Nature Cell Biology
- Discipline: Cell biology
- Language: English
- Edited by: Christina Kary, PhD

Publication details
- History: 1999–present
- Publisher: Nature Portfolio
- Frequency: Monthly
- Open access: Hybrid
- Impact factor: 19.5 (2024)

Standard abbreviations
- ISO 4: Nat. Cell Biol.

Indexing
- CODEN: NCBIFN
- ISSN: 1465-7392 (print) 1476-4679 (web)
- LCCN: sn99031593
- OCLC no.: 41423161

Links
- Journal homepage; Online archive;

= Nature Cell Biology =

Nature Cell Biology is a monthly peer-reviewed scientific journal published by Nature Portfolio. It was established in 1999. The founding editor was Annette Thomas. The current editor-in-chief is Christina Kary.
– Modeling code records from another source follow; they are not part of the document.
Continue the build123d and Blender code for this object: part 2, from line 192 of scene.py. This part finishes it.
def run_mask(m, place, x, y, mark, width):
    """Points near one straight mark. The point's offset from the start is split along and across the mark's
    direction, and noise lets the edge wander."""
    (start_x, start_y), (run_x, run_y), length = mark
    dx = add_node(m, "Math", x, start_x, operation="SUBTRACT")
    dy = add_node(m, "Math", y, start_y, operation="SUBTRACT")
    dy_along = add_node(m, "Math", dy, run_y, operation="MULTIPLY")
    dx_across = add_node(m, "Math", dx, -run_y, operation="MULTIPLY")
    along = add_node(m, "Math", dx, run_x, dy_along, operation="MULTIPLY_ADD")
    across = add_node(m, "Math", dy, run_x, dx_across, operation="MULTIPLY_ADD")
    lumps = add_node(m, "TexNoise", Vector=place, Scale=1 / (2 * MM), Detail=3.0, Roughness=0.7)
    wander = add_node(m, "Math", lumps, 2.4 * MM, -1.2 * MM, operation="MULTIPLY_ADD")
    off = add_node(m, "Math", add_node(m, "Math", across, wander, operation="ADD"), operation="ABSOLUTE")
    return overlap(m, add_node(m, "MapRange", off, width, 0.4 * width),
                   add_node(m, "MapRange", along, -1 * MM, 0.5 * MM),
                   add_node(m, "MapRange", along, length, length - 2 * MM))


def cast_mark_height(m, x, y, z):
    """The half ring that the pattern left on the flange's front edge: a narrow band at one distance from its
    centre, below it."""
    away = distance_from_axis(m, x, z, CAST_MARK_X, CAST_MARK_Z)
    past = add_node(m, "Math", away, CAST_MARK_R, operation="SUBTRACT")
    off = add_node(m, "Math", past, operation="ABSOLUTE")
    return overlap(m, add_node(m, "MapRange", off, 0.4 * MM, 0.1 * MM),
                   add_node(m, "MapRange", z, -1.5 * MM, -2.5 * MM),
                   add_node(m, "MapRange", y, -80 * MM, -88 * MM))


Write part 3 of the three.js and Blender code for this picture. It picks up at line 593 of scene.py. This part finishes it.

According to the Nature Cell Biology, the journal has a 2023 impact factor of 26.6.

== Controversies==
In May 2026, Geng Hongwei, a Chinese science popularizer and academic fraud watchdog blogger, revealed that two papers published in Nature Cell Biology, one by the research team led by Kang Tiebang, Deputy Director of the Experimental Research Department at the Sun Yat-sen University Cancer Center, and the other by the team led by Kuang Dongming, Vice Dean of the School of Life Sciences at Sun Yat-sen University, had contained irregularities in their data. Sun Yat-sen University then launched investigations and announced that the papers had indeed involved academic misconduct. The university removed Kang Tiebang from his relevant positions and dismissed Kuang Dongming from his post as vice dean. It also imposed disciplinary measures, including demotion, suspension of student recruitment, and orders to issue corrections or retract the papers.